▶ [Stored records]
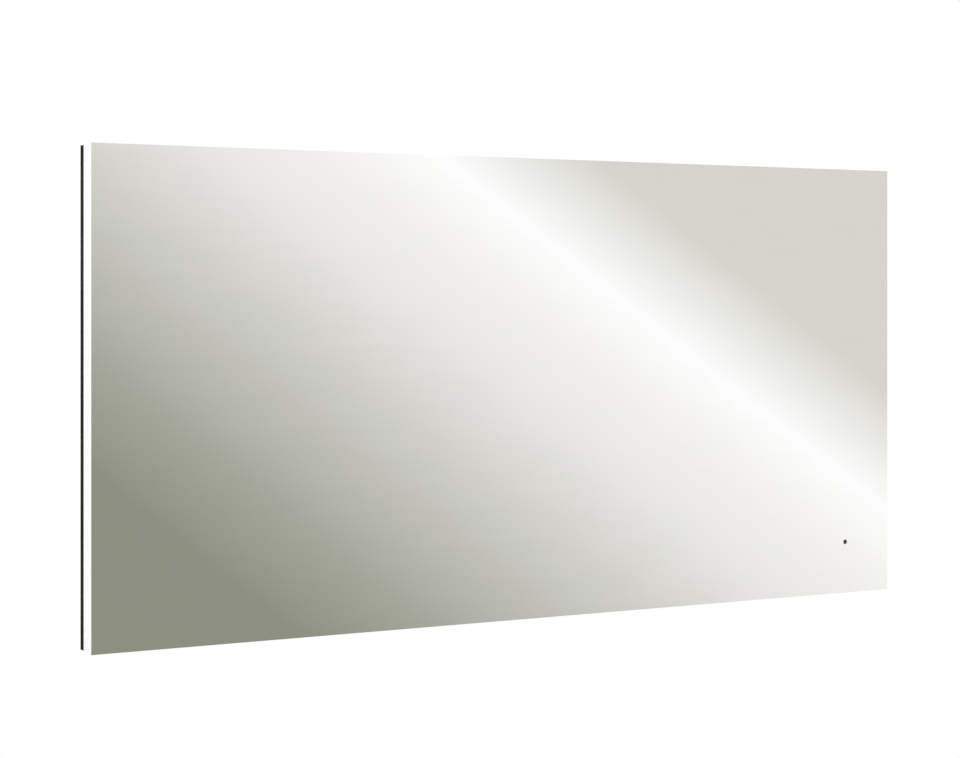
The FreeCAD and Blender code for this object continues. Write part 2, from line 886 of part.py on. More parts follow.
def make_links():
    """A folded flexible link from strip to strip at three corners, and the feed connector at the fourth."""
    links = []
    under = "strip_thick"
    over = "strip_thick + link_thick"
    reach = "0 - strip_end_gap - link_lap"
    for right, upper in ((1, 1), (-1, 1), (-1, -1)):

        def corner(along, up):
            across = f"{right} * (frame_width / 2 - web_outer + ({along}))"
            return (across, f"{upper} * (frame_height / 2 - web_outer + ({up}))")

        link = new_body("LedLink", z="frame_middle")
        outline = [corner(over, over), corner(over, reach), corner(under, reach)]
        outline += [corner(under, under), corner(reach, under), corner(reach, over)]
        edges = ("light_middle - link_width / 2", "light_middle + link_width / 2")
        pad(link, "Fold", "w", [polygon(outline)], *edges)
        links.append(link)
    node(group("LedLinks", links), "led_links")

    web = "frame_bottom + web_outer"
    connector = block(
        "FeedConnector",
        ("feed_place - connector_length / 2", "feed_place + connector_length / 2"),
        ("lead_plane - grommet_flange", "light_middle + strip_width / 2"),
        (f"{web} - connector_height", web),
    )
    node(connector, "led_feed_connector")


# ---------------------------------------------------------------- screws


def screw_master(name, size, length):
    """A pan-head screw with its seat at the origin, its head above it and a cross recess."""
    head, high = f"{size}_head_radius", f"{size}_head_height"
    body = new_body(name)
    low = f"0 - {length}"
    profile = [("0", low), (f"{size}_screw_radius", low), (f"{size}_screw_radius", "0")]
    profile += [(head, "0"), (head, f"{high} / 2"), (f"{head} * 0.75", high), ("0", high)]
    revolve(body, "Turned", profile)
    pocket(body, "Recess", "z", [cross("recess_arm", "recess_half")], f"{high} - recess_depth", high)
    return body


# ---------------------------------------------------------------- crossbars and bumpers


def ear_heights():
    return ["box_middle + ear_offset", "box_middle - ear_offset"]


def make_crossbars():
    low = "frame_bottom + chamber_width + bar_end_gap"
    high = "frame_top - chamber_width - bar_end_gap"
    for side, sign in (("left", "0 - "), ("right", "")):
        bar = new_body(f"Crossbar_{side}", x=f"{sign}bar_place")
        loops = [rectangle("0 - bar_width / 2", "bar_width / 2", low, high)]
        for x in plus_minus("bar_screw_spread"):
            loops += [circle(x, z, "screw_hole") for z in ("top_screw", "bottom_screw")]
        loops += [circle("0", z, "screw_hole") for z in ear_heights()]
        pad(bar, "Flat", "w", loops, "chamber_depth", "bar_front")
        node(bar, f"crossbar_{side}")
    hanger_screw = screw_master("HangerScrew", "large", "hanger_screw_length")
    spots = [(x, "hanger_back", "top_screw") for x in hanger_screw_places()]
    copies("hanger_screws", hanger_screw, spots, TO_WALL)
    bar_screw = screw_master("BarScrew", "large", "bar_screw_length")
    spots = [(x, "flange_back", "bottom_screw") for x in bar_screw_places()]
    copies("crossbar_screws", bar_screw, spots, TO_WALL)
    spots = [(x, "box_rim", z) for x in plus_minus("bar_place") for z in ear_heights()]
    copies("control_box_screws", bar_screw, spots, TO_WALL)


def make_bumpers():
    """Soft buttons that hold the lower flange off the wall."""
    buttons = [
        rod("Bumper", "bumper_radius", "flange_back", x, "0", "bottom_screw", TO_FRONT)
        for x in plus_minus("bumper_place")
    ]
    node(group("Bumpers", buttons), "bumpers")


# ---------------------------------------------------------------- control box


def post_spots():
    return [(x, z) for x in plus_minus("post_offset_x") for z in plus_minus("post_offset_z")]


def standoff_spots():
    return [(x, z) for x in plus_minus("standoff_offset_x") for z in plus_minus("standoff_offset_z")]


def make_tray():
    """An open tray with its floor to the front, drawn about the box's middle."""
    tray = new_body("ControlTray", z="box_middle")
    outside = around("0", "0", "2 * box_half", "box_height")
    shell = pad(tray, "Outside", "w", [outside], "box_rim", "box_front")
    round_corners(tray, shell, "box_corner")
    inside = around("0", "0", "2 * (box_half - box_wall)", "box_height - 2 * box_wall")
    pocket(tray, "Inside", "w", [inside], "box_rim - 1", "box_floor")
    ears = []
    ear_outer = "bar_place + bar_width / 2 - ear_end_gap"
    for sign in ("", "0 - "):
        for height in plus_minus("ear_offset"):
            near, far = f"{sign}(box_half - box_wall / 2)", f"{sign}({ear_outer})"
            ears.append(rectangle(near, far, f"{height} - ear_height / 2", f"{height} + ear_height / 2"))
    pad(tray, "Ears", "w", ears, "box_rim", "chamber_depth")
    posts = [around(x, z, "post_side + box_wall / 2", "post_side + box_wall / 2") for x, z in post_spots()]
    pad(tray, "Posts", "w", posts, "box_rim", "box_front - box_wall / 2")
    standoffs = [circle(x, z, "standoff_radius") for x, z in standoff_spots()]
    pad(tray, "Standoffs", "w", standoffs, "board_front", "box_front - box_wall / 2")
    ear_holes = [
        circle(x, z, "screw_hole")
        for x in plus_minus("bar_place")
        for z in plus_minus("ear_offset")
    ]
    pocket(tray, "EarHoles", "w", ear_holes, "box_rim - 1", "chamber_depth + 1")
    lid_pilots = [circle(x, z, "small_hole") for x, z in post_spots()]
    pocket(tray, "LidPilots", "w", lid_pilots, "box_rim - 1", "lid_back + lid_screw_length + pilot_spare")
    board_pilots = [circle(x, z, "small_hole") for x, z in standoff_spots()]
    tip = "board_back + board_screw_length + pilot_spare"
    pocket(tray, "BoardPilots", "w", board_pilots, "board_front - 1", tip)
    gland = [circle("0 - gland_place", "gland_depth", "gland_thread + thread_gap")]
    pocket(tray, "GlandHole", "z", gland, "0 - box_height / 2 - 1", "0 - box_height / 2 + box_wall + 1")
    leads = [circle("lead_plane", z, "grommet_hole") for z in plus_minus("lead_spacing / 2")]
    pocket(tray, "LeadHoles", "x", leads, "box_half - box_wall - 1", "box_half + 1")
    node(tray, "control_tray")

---

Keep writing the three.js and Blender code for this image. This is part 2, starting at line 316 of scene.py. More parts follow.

---

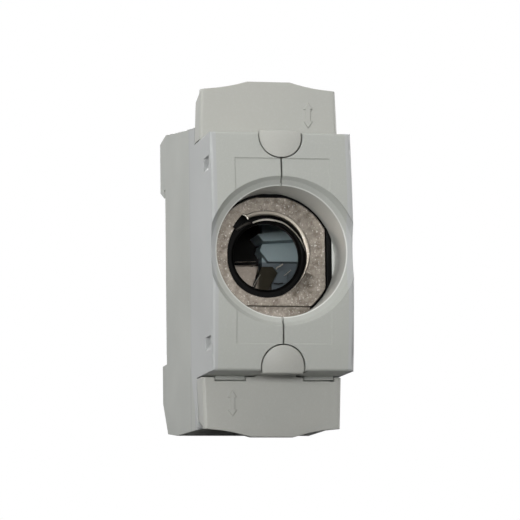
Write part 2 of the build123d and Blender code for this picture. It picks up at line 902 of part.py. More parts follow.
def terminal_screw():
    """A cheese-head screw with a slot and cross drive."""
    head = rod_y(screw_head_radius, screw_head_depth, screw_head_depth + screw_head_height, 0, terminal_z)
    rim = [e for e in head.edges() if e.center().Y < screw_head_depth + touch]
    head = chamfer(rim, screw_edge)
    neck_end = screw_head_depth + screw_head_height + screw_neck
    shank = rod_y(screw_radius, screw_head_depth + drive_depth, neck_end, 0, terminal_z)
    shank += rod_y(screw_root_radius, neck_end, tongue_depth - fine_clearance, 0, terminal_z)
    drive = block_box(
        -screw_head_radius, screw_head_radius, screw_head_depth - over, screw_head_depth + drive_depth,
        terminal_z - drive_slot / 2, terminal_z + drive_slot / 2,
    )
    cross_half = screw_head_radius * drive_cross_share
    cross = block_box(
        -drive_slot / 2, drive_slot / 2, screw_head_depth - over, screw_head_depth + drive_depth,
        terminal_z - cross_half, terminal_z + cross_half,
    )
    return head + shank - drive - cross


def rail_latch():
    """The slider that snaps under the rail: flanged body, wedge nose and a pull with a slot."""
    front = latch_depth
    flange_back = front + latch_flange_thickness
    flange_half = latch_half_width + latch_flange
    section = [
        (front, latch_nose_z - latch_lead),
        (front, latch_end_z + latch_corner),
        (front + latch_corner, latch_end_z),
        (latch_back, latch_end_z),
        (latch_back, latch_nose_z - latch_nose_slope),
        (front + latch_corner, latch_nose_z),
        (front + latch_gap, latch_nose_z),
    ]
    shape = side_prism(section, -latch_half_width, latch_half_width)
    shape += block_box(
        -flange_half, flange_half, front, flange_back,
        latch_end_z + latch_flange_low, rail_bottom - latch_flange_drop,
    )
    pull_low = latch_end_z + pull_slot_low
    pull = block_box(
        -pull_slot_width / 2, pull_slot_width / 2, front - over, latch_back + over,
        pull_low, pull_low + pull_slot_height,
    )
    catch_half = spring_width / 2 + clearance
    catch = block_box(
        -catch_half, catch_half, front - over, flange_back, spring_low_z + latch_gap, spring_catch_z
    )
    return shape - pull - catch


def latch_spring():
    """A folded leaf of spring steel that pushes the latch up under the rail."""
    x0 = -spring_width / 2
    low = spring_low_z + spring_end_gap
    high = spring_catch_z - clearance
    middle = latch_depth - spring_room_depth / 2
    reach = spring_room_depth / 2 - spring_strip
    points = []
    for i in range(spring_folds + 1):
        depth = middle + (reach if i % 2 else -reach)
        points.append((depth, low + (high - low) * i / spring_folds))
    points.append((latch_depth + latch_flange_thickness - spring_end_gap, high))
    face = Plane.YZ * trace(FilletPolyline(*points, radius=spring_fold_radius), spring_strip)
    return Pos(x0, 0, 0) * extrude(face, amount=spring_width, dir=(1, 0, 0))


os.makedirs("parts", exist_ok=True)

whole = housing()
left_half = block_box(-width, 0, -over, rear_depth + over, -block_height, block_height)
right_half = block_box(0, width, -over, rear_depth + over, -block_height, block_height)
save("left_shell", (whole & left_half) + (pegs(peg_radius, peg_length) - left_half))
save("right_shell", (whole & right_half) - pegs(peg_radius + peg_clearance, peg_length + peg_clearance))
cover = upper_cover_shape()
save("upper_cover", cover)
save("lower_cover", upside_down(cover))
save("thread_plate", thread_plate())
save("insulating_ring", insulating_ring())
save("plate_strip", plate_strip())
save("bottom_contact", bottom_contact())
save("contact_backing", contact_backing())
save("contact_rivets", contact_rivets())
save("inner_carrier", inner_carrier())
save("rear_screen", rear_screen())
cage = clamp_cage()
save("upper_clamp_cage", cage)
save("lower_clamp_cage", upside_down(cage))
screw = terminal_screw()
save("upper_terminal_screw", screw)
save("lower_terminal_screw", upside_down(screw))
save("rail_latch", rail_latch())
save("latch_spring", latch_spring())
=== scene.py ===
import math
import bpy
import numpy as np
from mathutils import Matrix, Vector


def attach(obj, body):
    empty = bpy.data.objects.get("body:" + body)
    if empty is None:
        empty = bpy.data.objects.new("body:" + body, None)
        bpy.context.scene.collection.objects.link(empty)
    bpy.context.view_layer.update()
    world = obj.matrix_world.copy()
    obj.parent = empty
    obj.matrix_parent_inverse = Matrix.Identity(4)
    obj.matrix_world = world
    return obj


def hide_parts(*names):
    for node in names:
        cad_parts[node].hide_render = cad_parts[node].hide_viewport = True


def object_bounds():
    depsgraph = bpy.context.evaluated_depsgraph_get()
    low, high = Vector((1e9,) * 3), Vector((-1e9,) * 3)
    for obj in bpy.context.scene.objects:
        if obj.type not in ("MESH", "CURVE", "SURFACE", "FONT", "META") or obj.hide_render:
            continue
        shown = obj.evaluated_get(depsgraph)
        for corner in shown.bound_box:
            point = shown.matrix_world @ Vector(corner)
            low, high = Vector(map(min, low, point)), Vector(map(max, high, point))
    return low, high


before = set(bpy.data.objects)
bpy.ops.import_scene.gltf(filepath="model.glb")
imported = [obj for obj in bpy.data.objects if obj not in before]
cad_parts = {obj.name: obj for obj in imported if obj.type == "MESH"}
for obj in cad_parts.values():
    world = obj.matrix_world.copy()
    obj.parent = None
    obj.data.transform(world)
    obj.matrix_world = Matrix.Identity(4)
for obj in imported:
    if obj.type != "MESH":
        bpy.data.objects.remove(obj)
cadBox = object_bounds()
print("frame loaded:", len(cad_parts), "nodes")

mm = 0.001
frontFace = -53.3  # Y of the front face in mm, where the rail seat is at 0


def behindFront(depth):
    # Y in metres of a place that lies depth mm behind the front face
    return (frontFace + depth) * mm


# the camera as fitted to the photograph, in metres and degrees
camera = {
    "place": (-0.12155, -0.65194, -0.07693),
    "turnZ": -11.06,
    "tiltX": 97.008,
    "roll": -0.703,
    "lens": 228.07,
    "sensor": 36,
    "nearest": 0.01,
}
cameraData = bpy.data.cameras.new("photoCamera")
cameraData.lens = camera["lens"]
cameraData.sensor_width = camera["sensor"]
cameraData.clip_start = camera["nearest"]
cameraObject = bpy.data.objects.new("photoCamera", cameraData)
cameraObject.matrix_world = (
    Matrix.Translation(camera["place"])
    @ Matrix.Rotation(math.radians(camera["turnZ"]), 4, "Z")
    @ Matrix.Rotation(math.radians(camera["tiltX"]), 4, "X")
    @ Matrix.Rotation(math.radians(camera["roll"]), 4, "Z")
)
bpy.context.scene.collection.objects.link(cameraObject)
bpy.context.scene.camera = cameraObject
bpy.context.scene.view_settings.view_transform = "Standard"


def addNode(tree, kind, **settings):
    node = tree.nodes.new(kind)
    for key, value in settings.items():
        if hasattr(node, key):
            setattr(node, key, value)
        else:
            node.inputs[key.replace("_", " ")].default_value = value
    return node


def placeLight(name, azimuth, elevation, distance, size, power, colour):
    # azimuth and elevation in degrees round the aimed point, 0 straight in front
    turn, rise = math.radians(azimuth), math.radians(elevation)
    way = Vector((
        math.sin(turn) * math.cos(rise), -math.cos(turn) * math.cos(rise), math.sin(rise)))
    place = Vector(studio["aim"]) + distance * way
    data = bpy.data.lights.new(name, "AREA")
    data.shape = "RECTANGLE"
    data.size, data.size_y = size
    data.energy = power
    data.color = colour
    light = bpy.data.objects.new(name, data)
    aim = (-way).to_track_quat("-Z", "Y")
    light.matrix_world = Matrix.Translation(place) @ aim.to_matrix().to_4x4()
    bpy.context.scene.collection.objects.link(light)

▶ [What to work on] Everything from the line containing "The FreeCAD and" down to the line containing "for right, upper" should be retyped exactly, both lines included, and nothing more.

▶ [The solution]
The FreeCAD and Blender code for this object continues. Write part 2, from line 886 of part.py on. More parts follow.
def make_links():
    """A folded flexible link from strip to strip at three corners, and the feed connector at the fourth."""
    links = []
    under = "strip_thick"
    over = "strip_thick + link_thick"
    reach = "0 - strip_end_gap - link_lap"
    for right, upper in ((1, 1), (-1, 1), (-1, -1)):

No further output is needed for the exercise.